Trading Bay wetlands provide critical spring feeding, summer nesting, and fall staging habitat for thousands of ducks, geese, swans, and cranes. The first habitat to be used in spring is a narrow band of ice-free coast where large concentrations of waterfowl rest and feed. Canada geese (including the lesser, cackling, and Taverner's sub-species), lesser snow geese, Pacific white-fronted geese, Tule white-fronted geese, and trumpeter and tundra swans use the area in large numbers. Small numbers of Pacific brant are also found. As spring break-up moves inland, waterfowl disperse throughout Trading Bay to nest. Particularly high concentrations of nesting trumpeter swans are found along the Kustatan River. Nesting ducks include mallard, pintail, green-winged teal, wigeon, shoveler, common eider, mergansers, scoters, scaup, and goldeneye. Loons, shorebirds, and bald eagles also nest on the refuge. Tule geese are known to nest in the McArthur River drainages and molt in the Middle River area. In the fall, waterfowl populations once again concentrate in flocks on the refuge in preparation for their southward migration.

Mammals

The lowlands of Trading Bay provide important wintering habitat for approximately 500 moose.

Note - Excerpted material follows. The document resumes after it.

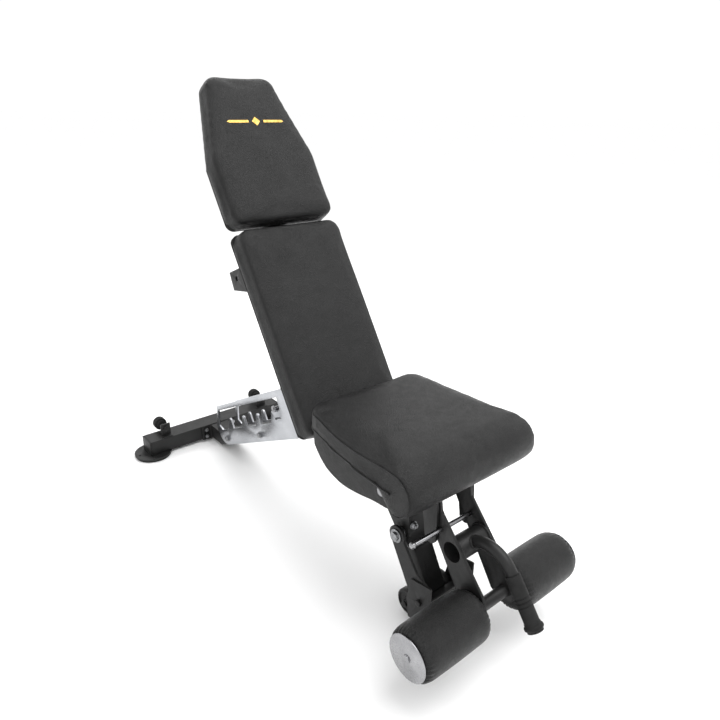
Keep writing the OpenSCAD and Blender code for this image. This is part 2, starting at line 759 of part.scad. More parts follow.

In addition to resident animals, these may include moose from the hills to the east and west where winter snow depth is too deep to obtain browse. Moose calve in bushy riparian habitat throughout the refuge in spring. Brown bears forage on the tidal flats each spring and summer and each year from early summer through early fall, the Noaukta Slough supports high numbers of black and brown bears feeding on returning salmon. Healthy populations of coyote, mink, land otter, and weasels inhabit the wetlands year-round and there is a resident wolf pack that ranges through the area.

Fish

Five salmon-producing river systems crossing the refuge: Kustatan, McArthur, Chakachatna, Middle, and Nikolai. Of these, the McArthur-Chakachatna system is probably the most productive. These systems all support coho salmon; Nikolai Creek and McArthur-Chakachatna rivers also support small runs of Chinook salmon, and the Chakachatna system is a large producer of sockeye salmon. Rainbow trout, Dolly Varden, and smelt are also found in refuge streams.